The Centers for Disease Control and Prevention officials say they’re still learning about the cause as infections keep spreading. CDC identified 592 cases on Thursday, with Texas (149) and Oklahoma (92) topping the list.
However, KTLA reports that CDC officials say there are more than 592 people infected. Many individuals often recover without getting medical care or testing. For that reason, health officials say the outbreak is likely to go beyond 36 states.
So far, there are no fatalities from the outbreak, while 116 people are in the hospital.
CDC: Salmonella Outbreak Started Before June
Thursday’s health alert said a Salmonella Oranienburg strain link to the sicknesses came as early as May 31.
Additionally, there’s no age limit to the infections, with ages 1 through 97 getting infected.
Officials say a similar strain found in September came from a takeout condiment cup with cilantro, lime, and onions. At that time, CDC officials said they couldn’t pinpoint one ingredient or the cup as a source of the salmonella.
This time, there’s no food source, which makes things more challenging for scientists.
For the record, here are some of the past food sources from a 2019 list.
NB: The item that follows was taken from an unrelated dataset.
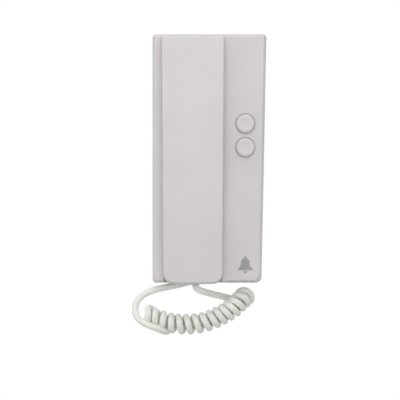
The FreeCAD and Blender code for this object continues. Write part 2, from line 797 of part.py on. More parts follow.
def make_rear_shell():
    body = new_body("handset_rear_shell")
    top, bottom, wall = dim["handset_top"], dim["handset_bottom"], dim["handset_wall"]
    parting, back, middle = dim["handset_parting"], dim["handset_back"], dim["handset_middle"]
    narrow = handset_outline(-dim["rear_inset"], top, bottom)
    outline = draw_polygon(new_sketch(body, "outline", offset=parting), narrow)
    pad(body, outline, parting - back, reverse=True, taper=-dim["handset_draft"])
    handset_corners(body)
    grip = new_sketch(body, "grip_arch", plane="YZ", offset=middle)
    high, low = dim["grip_top"], dim["grip_bottom"]
    draw_polygon(grip, [(-back + 1.2, high + 9.6), (-dim["grip_back"], high), (-dim["grip_back"], low),
                        (-back + 1.2, low - 9.6)])
    pocket(body, grip, 80, both=True)
    for name in ("ear", "mouth"):
        level, radius = dim[f"{name}_level"], dim[f"{name}_cup_radius"]
        cup = new_sketch(body, f"{name}_cup", offset=dim["cup_back"])
        draw_circle(cup, middle, level, radius)
        pad(body, cup, back - dim["cup_back"] + 1)
    low_half = dim["handset_bottom_half"] - dim["rear_inset"] - wall
    deep = dim["grip_back"] + wall
    tray = new_sketch(body, "grip_tray", offset=parting + 1)
    draw_rectangle(tray, middle - low_half, middle + low_half, bottom + wall + 1, top - wall - 1)
    pocket(body, tray, parting + 1 - deep)
    floor = back + wall
    wells = (("ear", high + 10.5, top - wall - 1), ("mouth", bottom + wall + 1, low - 10.5))
    for name, low_end, high_end in wells:
        well = new_sketch(body, f"{name}_tray", offset=deep + 1)
        draw_rectangle(well, middle - low_half, middle + low_half, low_end, high_end)
        pocket(body, well, deep + 1 - floor)
    for name, radius in (("ear", EAR_BORE), ("mouth", MOUTH_BORE)):
        bore = new_sketch(body, f"{name}_bore", offset=floor + 1)
        draw_circle(bore, middle, dim[f"{name}_level"], radius)
        pocket(body, bore, floor + 1 - dim["cup_back"] - wall)
    sound = new_sketch(body, "sound_holes", offset=floor)
    draw_circle(sound, middle, dim["ear_level"], 1.0)
    for i in range(6):
        angle = math.radians(60 * i)
        draw_circle(sound, middle + 5 * math.cos(angle), dim["ear_level"] + 5 * math.sin(angle), 1.0)
    for i in range(3):
        angle = math.radians(90 + 120 * i)
        draw_circle(sound, middle + 2.4 * math.cos(angle), dim["mouth_level"] + 2.4 * math.sin(angle), 0.9)
    pocket(body, sound, 8)
    hook = new_sketch(body, "lug_slot", plane="YZ", offset=middle)
    draw_polygon(hook, lug_profile(back - 1, floor + 1, dim["lug_gap"]))
    pocket(body, hook, dim["lug_width"] + 1, both=True)
    screws = new_sketch(body, "screw_holes", offset=deep + 1)
    for level in SHELL_SCREW_LEVELS:
        draw_circle(screws, middle, level, 1.6)
    pocket(body, screws, 8)
    cord = new_sketch(body, "cord_hole", plane="XY", offset=bottom + 5)
    draw_circle(cord, middle + GROMMET_SIDE, -parting, GROMMET_HOLE)
    pocket(body, cord, 10)
    return body


def make_earpiece_gasket():
    back = dim["cup_back"] + dim["handset_wall"]
    ring = disc("gasket_ring", dim["handset_middle"], dim["ear_level"], EAR_BORE - 0.2, back, back + 1.8)
    hole = disc("gasket_hole", dim["handset_middle"], dim["ear_level"], 10, back - 1, back + 3)
    return finished(cut("gasket", ring, [hole]), "earpiece_gasket")


def make_earpiece_capsule():
    back = dim["cup_back"] + dim["handset_wall"] + 1.8
    middle, level = dim["handset_middle"], dim["ear_level"]
    rim = disc("capsule_rim", middle, level, EAR_BORE - 0.3, back, back + 4)
    can = disc("capsule_can", middle, level, 11, back + 4, back + 9)
    return finished(join("capsule", [rim, can]), "earpiece_capsule")


def make_microphone_boot():
    back = dim["cup_back"] + dim["handset_wall"]
    middle, level = dim["handset_middle"], dim["mouth_level"]
    sleeve = disc("boot_sleeve", middle, level, MOUTH_BORE - 0.1, back, back + 6)
    hole = disc("boot_hole", middle, level, 4.9, back + 0.8, back + 7)
    port = disc("boot_port", middle, level, 1.5, back - 1, back + 2)
    return finished(cut("boot", sleeve, [hole, port]), "microphone_boot")


def make_microphone_capsule():
    back = dim["cup_back"] + dim["handset_wall"] + 0.8
    can = disc("microphone_can", dim["handset_middle"], dim["mouth_level"], 4.85, back, back + 4.5)
    return finished(can, "microphone_capsule")


def make_handset_screws():
    screws = []
    for i, level in enumerate(SHELL_SCREW_LEVELS):
        under = dim["grip_back"]
        x = dim["handset_middle"]
        shank = disc(f"shell_screw_{i}_shank", x, level, 1.15, under, under + 9)
        head = disc(f"shell_screw_{i}_head", x, level, 2.6, under - 1.7, under)
        slots = [block(f"shell_screw_{i}_cross_{j}", x - wide, x + wide, under - 3, under - 0.9, level - tall,
                       level + tall) for j, (wide, tall) in enumerate(((0.3, 1.5), (1.5, 0.3)))]
        screws.append(cut(f"shell_screw_{i}", join(f"shell_screw_{i}_blank", [shank, head]), slots))
    return finished(group("shell_screw_set", screws), "handset_screws")


def make_handset_weight():
    high, low = SHELL_SCREW_LEVELS
    middle, back = dim["handset_middle"], dim["grip_back"] + dim["handset_wall"]
    bar = block("weight_bar", middle - 8, middle + 8, back, back + 6, low + 5, high - 5)
    return finished(bar, "handset_weight")


def upright_cylinder(name, x, depth, radius, low, high):
    feature = doc.addObject("Part::Cylinder", name)
    bind(feature, "Radius", radius)
    bind(feature, "Height", as_size(high) - as_size(low))
    place(feature, x, depth, low)
    return feature


def make_handset_grommet():
    x, depth = dim["handset_middle"] + GROMMET_SIDE, dim["handset_parting"]
    bottom, inner = dim["handset_bottom"], dim["handset_bottom"] + dim["handset_wall"] + 1
    neck = upright_cylinder("grommet_neck", x, depth, GROMMET_HOLE - 0.1, bottom - 0.8, inner + 0.5)
    flange = upright_cylinder("grommet_flange", x, depth, 4.6, inner + 0.1, inner + 1.6)
    return finished(join("grommet", [neck, flange]), "handset_cord_grommet")


def lying_cone(name, radius_left, radius_right, left, right):
    """A cone along X at the cord relief's depth and level."""
    left, right = as_size(left), as_size(right)
    feature = doc.addObject("Part::Cone", name)
    bind(feature, "Radius1", radius_left)
    bind(feature, "Radius2", radius_right)
    bind(feature, "Height", right - left)
    feature.Placement.Rotation = Rotation(Vector(0, 1, 0), 90)
    place(feature, left, RELIEF_DEPTH, RELIEF_LEVEL)
    return feature


def make_base_relief():
    """A soft bush in the gully's right wall, tapering to the cord on the handset's side."""
    wall_face = dim["handset_middle"] + dim["handset_bottom_half"]
    neck_radius = RELIEF_RADIUS - 0.05
    tip_radius = dim["cord_radius"] + 0.3
    taper = lying_cone("relief_taper", tip_radius, neck_radius, wall_face - RELIEF_LENGTH, wall_face)
    neck = lying_cone("relief_neck", neck_radius, neck_radius + 0.001, wall_face, wall_face + 3)
    flange = lying_cone("relief_flange", neck_radius + 0.5, neck_radius + 0.4, wall_face + 3, wall_face + 4.2)
    return finished(join("relief", [taper, neck, flange]), "base_cord_relief")


# --------------------------------------------------------------------------------------------------
# Cord. Each route is a list of points (x, depth, z), chosen by hand, and the tube is straight runs
# joined by tangent arcs.
# --------------------------------------------------------------------------------------------------

BASE_TAIL = [
    (7.5, 12.0, -96.0), (0.0, 12.0, -96.0), (-10.5, 12.2, -100.4), (-23.0, 12.6, -104.0),
    (-36.0, 13.0, -106.6), (-48.0, 13.6, -109.2), (-56.2, 14.4, -113.2), (-60.9, 15.6, -119.2),
    (-61.8, 17.0, -126.4), (-58.6, 20.6, -132.6), (-52.4, 23.8, -136.8), (-45.0, 24.6, -138.6),
]
COIL_AXIS = [
    (-50.6, 19.0, -131.0), (-37.6, 20.0, -136.2), (-21.5, 20.0, -137.4), (-6.0, 20.0, -136.2),
    (7.0, 20.0, -131.0), (18.0, 19.0, -124.0), (25.5, 14.0, -116.0), (28.6, 6.0, -112.4),
    (28.6, 0.6, -112.4),
]
HANDSET_TAIL = [
    (-11.75, 33.0, -104.8), (-11.75, 33.0, -108.0), (-9.8, 32.0, -110.6), (-4.0, 28.6, -112.0),
    (3.0, 20.5, -113.0), (10.0, 11.0, -114.4), (16.6, 5.2, -115.8), (22.6, 3.7, -117.2),
    (28.6, 3.6, -118.1),
]


def cord_path(points):
    """Straight runs joined by tangent arcs as large as the runs allow, and the smallest radius."""
    corners = [Vector(x, -depth, z) for x, depth, z in points]
    edges, start, smallest = [], corners[0], math.inf
    for before, corner, after in zip(corners, corners[1:], corners[2:]):
        incoming, outgoing = corner - before, after - corner
        turn = incoming.getAngle(outgoing)
        reach = 0.45 * min(incoming.Length, outgoing.Length)
        smallest = min(smallest, reach / math.tan(turn / 2))
        into, out = Vector(incoming).normalize(), Vector(outgoing).normalize()
        enter, leave = corner - into * reach, corner + out * reach
        inward = (out - into).normalize()
        middle = corner + inward * reach * (1 / math.cos(turn / 2) - 1) / math.tan(turn / 2)
        edges.append(Part.LineSegment(start, enter).toShape())
        edges.append(Part.Arc(enter, middle, leave).toShape())
        start = leave
    edges.append(Part.LineSegment(start, corners[-1]).toShape())
    return Part.Wire(edges), smallest


def make_tube(label, points, radius):
    wire, smallest = cord_path(points)
    first = wire.Edges[0]
    direction = first.tangentAt(first.FirstParameter)
    section = Part.Wire([Part.makeCircle(radius, wire.Vertexes[0].Point, direction)])
    shape = wire.makePipeShell([section], True, False, 2)
    expected = math.pi * radius**2 * wire.Length
    share = shape.Volume / expected
    print(f"{label}: length {wire.Length:.1f}, smallest radius {smallest:.1f}, volume {share:.4f}")
    feature = doc.addObject("Part::Feature", label)
    feature.Shape = shape
    return feature


def make_cord():
    cord_radius, coil_radius = dim["cord_radius"].value, dim["coil_radius"].value
    return [
        make_tube("cord_base_tail", BASE_TAIL, cord_radius),
        make_tube("cord_coil", COIL_AXIS, coil_radius),
        make_tube("cord_handset_tail", HANDSET_TAIL, cord_radius),
    ]


# --------------------------------------------------------------------------------------------------
# Making, checking and writing every piece
# --------------------------------------------------------------------------------------------------


def make_button_spring(label, level):
    under = dim["base_depth"] - dim["cover_wall"] - 0.5 - 1.7
    return make_spring(label, dim["button_column"], level, board_face() + 0.05, under - 0.05, 5.2, 0.35, 5.5)


def make_hook_spring():
    face = dim["plate_thickness"]
    return make_spring("hook_spring", dim["handset_middle"], dim["pivot_level"] + 17.5, face + 0.05,
                       dim["pivot_depth"] - 2.0, 2.2, 0.3, 5)


def make_pieces():
    upper, lower = dim["button_upper_level"], dim["button_lower_level"]
    return [
        make_wall_plate(),
        make_base_cover(),
        make_circuit_board(),
        make_board_components(),
        make_terminal_block(),
        make_terminal_screws(),
        make_sounder(),
        make_button_switches(),
        make_board_screws(),
        make_cover_screws(),
        make_hook_lever(),
        make_hook_pin(),
        make_hook_spring(),
        make_hook_switch(),
        make_button("button_cap_upper", upper),
        make_button("button_cap_lower", lower),
        make_button_spring("button_spring_upper", upper),
        make_button_spring("button_spring_lower", lower),
        make_base_relief(),
        make_front_shell(),
        make_rear_shell(),
        make_earpiece_gasket(),
        make_earpiece_capsule(),
        make_microphone_boot(),
        make_microphone_capsule(),
        make_handset_screws(),
        make_handset_weight(),
        make_handset_grommet(),
        *make_cord(),
    ]


def check(pieces):
    """Stops with a message if any object failed or any piece has no sound shape."""
    for item in doc.Objects:
        if "Invalid" in item.State or "Error" in item.State:
            raise RuntimeError(f"{item.Name} failed: {item.State}")
    for piece in pieces:
        if piece.Shape.isNull() or not piece.Shape.isValid() or not piece.Shape.Solids:
            raise RuntimeError(f"{piece.Label} has no sound solid")


def write(pieces):
    os.makedirs("parts", exist_ok=True)
    for piece in pieces:
        piece.Shape.exportStep(f"parts/{piece.Label}.step")


all_pieces = make_pieces()
doc.recompute()
check(all_pieces)
write(all_pieces)
for piece in all_pieces:
    print(piece.Label, len(piece.Shape.Solids), round(piece.Shape.Volume, 1))
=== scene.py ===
"""Slim wall telephone: smooth shells, buttons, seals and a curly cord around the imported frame.

Metres, in the frame's axes: +Z up, the front faces -Y and the wall is the plane Y = 0. A depth is a distance from
the wall towards the front, so a point at depth d has Y = -d.
"""

import json
import math

import bmesh
import bpy
from mathutils import Matrix, Vector


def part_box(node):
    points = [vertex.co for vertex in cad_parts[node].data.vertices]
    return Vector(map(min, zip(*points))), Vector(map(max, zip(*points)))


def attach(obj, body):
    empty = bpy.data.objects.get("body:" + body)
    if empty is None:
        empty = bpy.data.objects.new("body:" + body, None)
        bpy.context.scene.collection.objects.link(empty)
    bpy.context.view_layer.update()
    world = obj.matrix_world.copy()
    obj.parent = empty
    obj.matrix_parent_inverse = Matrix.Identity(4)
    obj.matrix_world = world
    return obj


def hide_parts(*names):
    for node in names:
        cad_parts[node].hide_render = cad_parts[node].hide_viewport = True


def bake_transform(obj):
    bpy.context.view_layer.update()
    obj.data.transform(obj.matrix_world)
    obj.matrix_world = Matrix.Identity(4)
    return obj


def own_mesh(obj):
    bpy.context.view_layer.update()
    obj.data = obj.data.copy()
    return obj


bl_info = {
    "name": "Slim Wall Telephone",
    "version": (1, 0, 0),
    "blender": (4, 5, 0),
    "location": "View3D > Sidebar > Telephone",
    "description": "Builds the visible pieces of a slim wall telephone around its packed frame",
    "category": "Add Mesh",
}

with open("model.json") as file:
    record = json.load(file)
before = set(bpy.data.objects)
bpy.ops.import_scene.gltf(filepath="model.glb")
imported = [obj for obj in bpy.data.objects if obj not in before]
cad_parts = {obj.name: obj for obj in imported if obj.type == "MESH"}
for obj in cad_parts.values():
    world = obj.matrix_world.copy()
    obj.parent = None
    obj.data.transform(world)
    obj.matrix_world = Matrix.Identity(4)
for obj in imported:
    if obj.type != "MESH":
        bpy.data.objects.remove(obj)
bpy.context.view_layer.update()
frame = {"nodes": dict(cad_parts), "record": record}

MM = 0.001

# ---- Sizes that follow from the frame ----

cover_low, cover_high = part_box("base_cover")
front_low, front_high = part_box("handset_front_shell")
upper_low, upper_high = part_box("button_cap_upper")
lower_low, lower_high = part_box("button_cap_lower")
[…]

You have to watch out for meat and poultry products. Raw or undercooked eggs and the dough can cause a problem, along with dairy products. Fruits, leafy greens, raw sprouts, and fresh veggies have made folks sick, including some suspect nut butter and spread.
Finally, your pup’s pet food and treats can make you sick.
Keeping The Outbreak At Bay
The CDC wants people to follow food safety measures with washing, cooking, or eating foods that carry a risk. Also, touching infected animals, their feces, or their environment could pose a threat.
When is the outbreak over? When the CDC says so. Well, it’s when case numbers drop back down to what “investigators normally expect.”
Salmonella bacteria outbreaks cause approximately 1.3 million infections every year. There were 26,500 hospitalizations and 420 deaths last year.
Are You Infected?
You may have come in contact with the bacteria and not know it.
That is, for at least six days. If you ingested it, you could be suffering from diarrhea, fever, stomach cramps, and possible nausea, vomiting, or headache.
Are those symptoms mild to you? You could be going through some kind of including dehydration, prolonged vomiting, prolonged diarrhea, or diarrhea with a fever of over 102 degrees. If that sounds like you, you need to get in touch with a doctor as soon as possible.
And a Salmonella infection could make for some permanent or long-lasting effects. The CDC says that while most spells of diarrhea are short-term, some may linger for a few months. Also, joint pain, or reactive arthritis, can come after the infection passes. This kind of arthritis can go for months or years with complex treatment. Two more results of arthritis can mean eye irritation and pain while urinating.